The NASDAQ summation chart above shows the finance sector is doing best especially regional banks and credit cards with VISA in the lime light this week. 
Very inconclusive. 
XLF - Financial Stocks - Dark Blue dots
QQQ - Nasdaq - Purple
XLY - Consumer discretionary - Green
XLU - Utilities - Red
DEF - Defensive stocks - Brown

Section 4: Special Interest
In this section I will introduce some new ideas or interesting things in the market. 

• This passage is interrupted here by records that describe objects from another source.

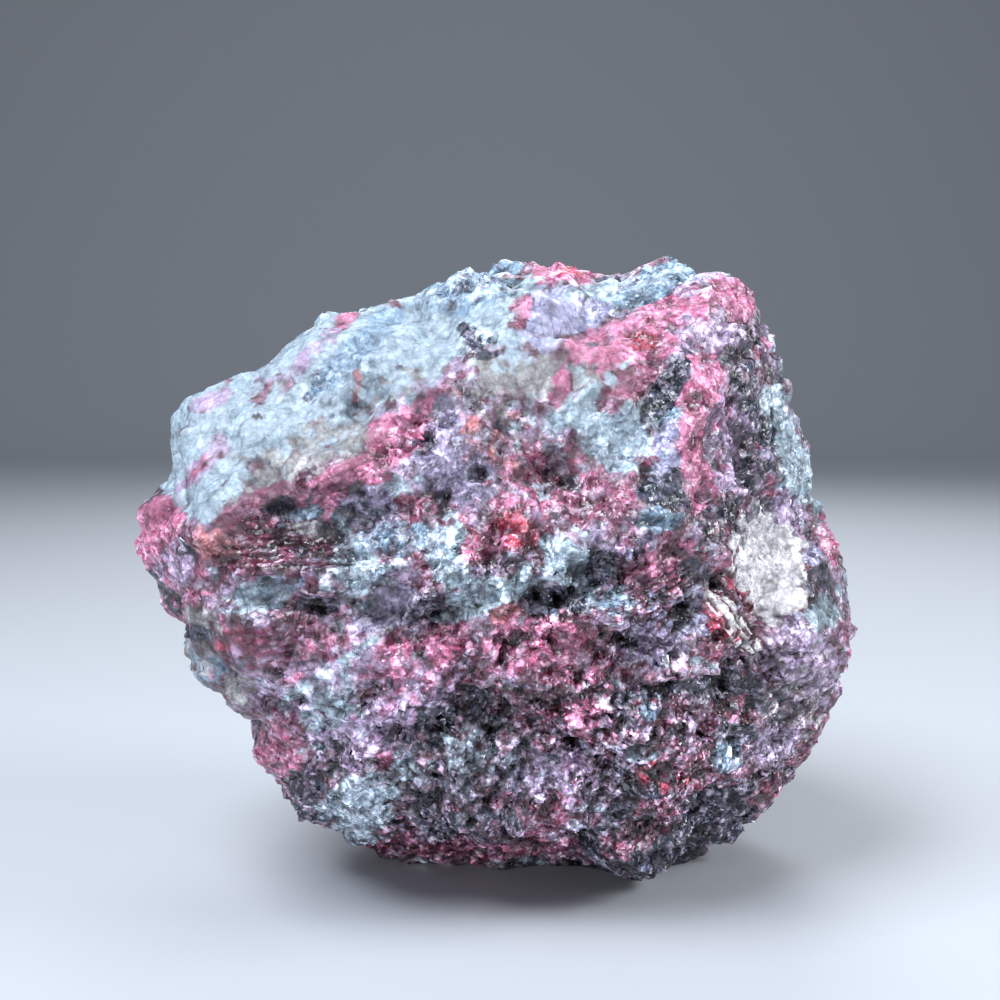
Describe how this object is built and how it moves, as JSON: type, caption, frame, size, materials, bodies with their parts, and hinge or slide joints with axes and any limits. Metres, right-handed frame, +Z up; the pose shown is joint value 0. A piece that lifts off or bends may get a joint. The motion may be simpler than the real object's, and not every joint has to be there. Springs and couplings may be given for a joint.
{
  "type": "rough rhodonite",
  "caption": "Fist-sized lump of broken rock with flat fracture faces, ledges, hollows and lumps, in pink rhodonite, white quartz and black manganese oxide.",
  "frame": {"origin": "middle of the box, at the base, where the stone rests", "axes": "+X to the viewer's right along the stone's width, -Y towards the viewer of its front, +Z up"},
  "size_m": [0.0902, 0.0678, 0.0783],
  "materials": {
    "stone": "broken crystalline rock: rose pink and red grains with white quartz and black veins, part glassy, part dull"
  },
  "bodies": {
    "root": {"rhodonite_stone": "stone"}
  },
  "joints": []
}
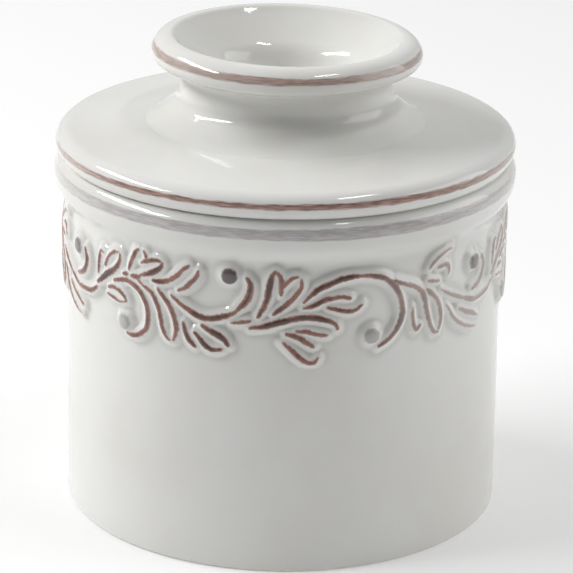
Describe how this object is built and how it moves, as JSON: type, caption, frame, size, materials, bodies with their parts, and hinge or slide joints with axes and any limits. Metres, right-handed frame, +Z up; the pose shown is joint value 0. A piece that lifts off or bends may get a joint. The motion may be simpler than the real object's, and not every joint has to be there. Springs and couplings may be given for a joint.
{
  "type": "butter crock",
  "caption": "Glazed stoneware butter crock: a straight pot with a raised vine round the shoulder, and a lid with a hollow flared knob and a hanging butter bell.",
  "frame": {"origin": "centre of the foot, on the surface that the crock stands on", "axes": "+Z up along the axis of the crock; -Y towards the front; +X to the right seen from the front"},
  "size_m": [0.1022, 0.1022, 0.107],
  "materials": {
    "white_glaze": "thick glossy warm white glaze, brown iron stain on the lid's edge and the knob's lip",
    "stained_glaze": "glossy glaze over brown and plum stain on the ridges of the vine"
  },
  "bodies": {
    "crock": {"crock_body": "white_glaze", "vine_relief": "stained_glaze"},
    "lid": {"lid_plate": "white_glaze", "flared_knob": "white_glaze", "butter_bell": "white_glaze"}
  },
  "joints": [
    {"name": "lid_lift", "type": "slide", "parent": "crock", "child": "lid", "axis": [0, 0, 1], "range_m": [0, 0.09]}
  ]
}
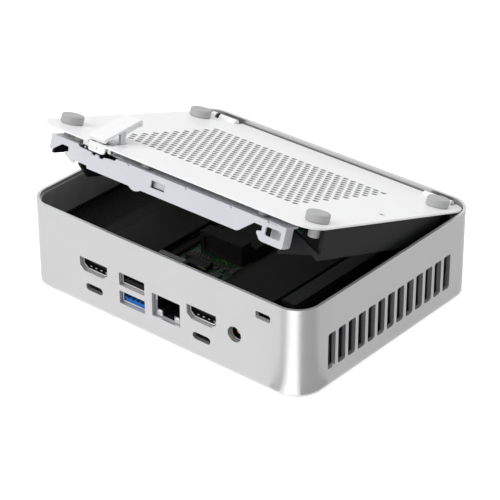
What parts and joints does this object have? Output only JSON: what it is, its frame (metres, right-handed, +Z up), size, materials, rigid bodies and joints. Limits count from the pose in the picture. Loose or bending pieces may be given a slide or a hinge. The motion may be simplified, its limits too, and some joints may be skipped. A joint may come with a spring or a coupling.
{
  "type": "compact computer and storage enclosure",
  "caption": "Small rounded metal case lying on its top face, ports along one long side and vents in the short sides, with a hinged, perforated, lever-latched bottom cover standing open.",
  "frame": {"origin": "centre of the outer top face, on which the case lies upside down, so z = 0 is the table", "axes": "+X along the port face to the right as seen from outside the port face, -Y out of the port face, +Z up through the open bottom of the case"},
  "size_m": [0.144, 0.1124, 0.0744],
  "materials": {
    "shell_aluminium": "fine bead-blasted satin",
    "cover_white": "satin white",
    "lever_white": "satin",
    "rail_steel": "satin",
    "black_plastic": "fine matt",
    "foot_rubber": "matt",
    "board_green": "solder mask",
    "steel": "plated",
    "fin_aluminium": "rolled",
    "copper": "bare copper",
    "brass": "turned",
    "blue_plastic": "moulded",
    "clear_plastic": "moulded"
  },
  "bodies": {
    "case": {"outer_shell": "shell_aluminium", "mid_frame": "black_plastic", "main_board": "board_green", "board_screws": "steel", "hdmi_socket_left": "steel", "hdmi_socket_right": "steel", "hdmi_tongue_left": "black_plastic", "hdmi_tongue_right": "black_plastic", "usb_c_socket_left": "steel", "usb_c_socket_right": "steel", "usb_a_stack": "steel", "usb_tongue_black": "black_plastic", "usb_tongue_blue": "blue_plastic", "lan_socket": "black_plastic", "power_inlet": "black_plastic", "power_inlet_pin": "brass", "port_block_left": "black_plastic", "port_block_right": "black_plastic", "front_usb_left": "steel", "front_usb_right": "steel", "front_usb_c": "steel", "power_switch": "black_plastic", "status_light": "clear_plastic", "fan_housing": "black_plastic", "fin_stack": "fin_aluminium", "heat_pipe_near": "copper", "heat_pipe_far": "copper", "cold_plate": "copper", "processor": "black_plastic", "ssd": "board_green", "ssd_heatsink": "black_plastic", "ssd_socket": "black_plastic", "ssd_screw": "steel", "spare_ssd_socket": "black_plastic", "ribbon_connector": "black_plastic", "memory_socket": "black_plastic", "memory_module_lower": "board_green", "memory_module_upper": "board_green", "memory_shield": "black_plastic", "wireless_card": "board_green", "coin_cell": "steel", "hinge_bracket_left": "black_plastic", "hinge_bracket_right": "black_plastic", "catch_pins": "steel"},
    "cover": {"bottom_cover": "cover_white", "cover_carrier": "black_plastic", "hinge_pins": "steel", "foot_near_left": "foot_rubber", "foot_near_right": "foot_rubber", "foot_far_left": "foot_rubber", "foot_far_right": "foot_rubber", "bracket_inserts": "brass", "rail_guides": "steel", "lever_pin": "steel", "lever_bracket": "lever_white"},
    "latch_rail": {"latch_rail": "rail_steel"},
    "latch_lever": {"latch_lever": "lever_white", "lever_cam": "rail_steel"},
    "power_button": {"power_button": "shell_aluminium"},
    "fan_rotor": {"fan_rotor": "black_plastic"}
  },
  "joints": [
    {"name": "cover_hinge", "type": "hinge", "parent": "case", "child": "cover", "pos_m": [0, 0.0503, 0.0375], "axis": [-1, 0, 0], "range_deg": [-18.8, 51.2]},
    {"name": "rail_slide", "type": "slide", "parent": "cover", "child": "latch_rail", "axis": [1, 0, 0], "range_m": [-0.0018, 0]},
    {"name": "lever_hinge", "type": "hinge", "parent": "cover", "child": "latch_lever", "pos_m": [-0.03735, -0.04637, 0.06819], "axis": [1, 0, 0], "range_deg": [-21, 0]},
    {"name": "button_press", "type": "slide", "parent": "case", "child": "power_button", "axis": [0, -1, 0], "range_m": [0, 0.0006], "stiffness_N_per_m": 1500, "springref_m": -0.0006},
    {"name": "fan_spin", "type": "hinge", "parent": "case", "child": "fan_rotor", "pos_m": [0.016, 0.006, 0.008], "axis": [0, 0, 1], "continuous": true}
  ],
  "couplings": [
    {"joint": "lever_hinge", "follows": "rail_slide", "rad_per_m": 203.3}
  ]
}
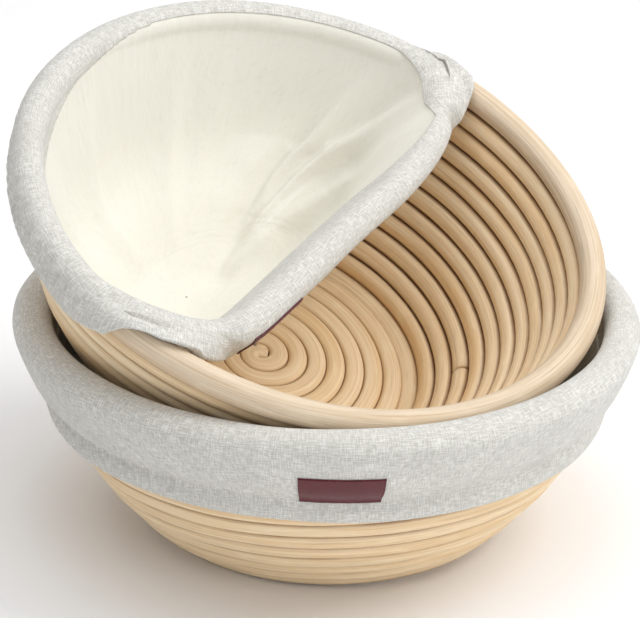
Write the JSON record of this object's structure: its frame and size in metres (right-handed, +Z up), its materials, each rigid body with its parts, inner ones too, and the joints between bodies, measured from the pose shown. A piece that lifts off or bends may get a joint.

No Mr. Bond, I expect you to die.
Well how long have we been talking about the impending death of bonds? Still they rallied like mad on Friday, still I drew this graph to point out that we may in fact have witnessed a small bounce in an other wise clear trend away from the almighty bond.  Yet, just to muddy the waters, if there is a stock market sell off I expect people to still run back to treasuries, but clearly the market truly is expecting a rate hike . 

What Works Now
Financial Stocks tend to do better late in a market cycle and they have an edge if interest rates go up. Mergers are increasing and so are stock buy back plans this would be a good time to look at buying Goldman and JP Morgan. 

We are in a bull market, therefor you should only be long. Clearly from the VIX chart and the sector chart we are about due for a decrease in acceleration, perhaps even a pull back, so take some profits. The Green arrow chart and the aggressive defensive chart are telling you to be careful, this is not a time for wild bet on a tiny high beta stock. On the other hand Friday's buying spree and the primary sell and OBV chart says the experts are still buying so it at worst this is a small pull back.

I am spending some of this week's market earnings at the Middle Beach Lodge in Tofino BC.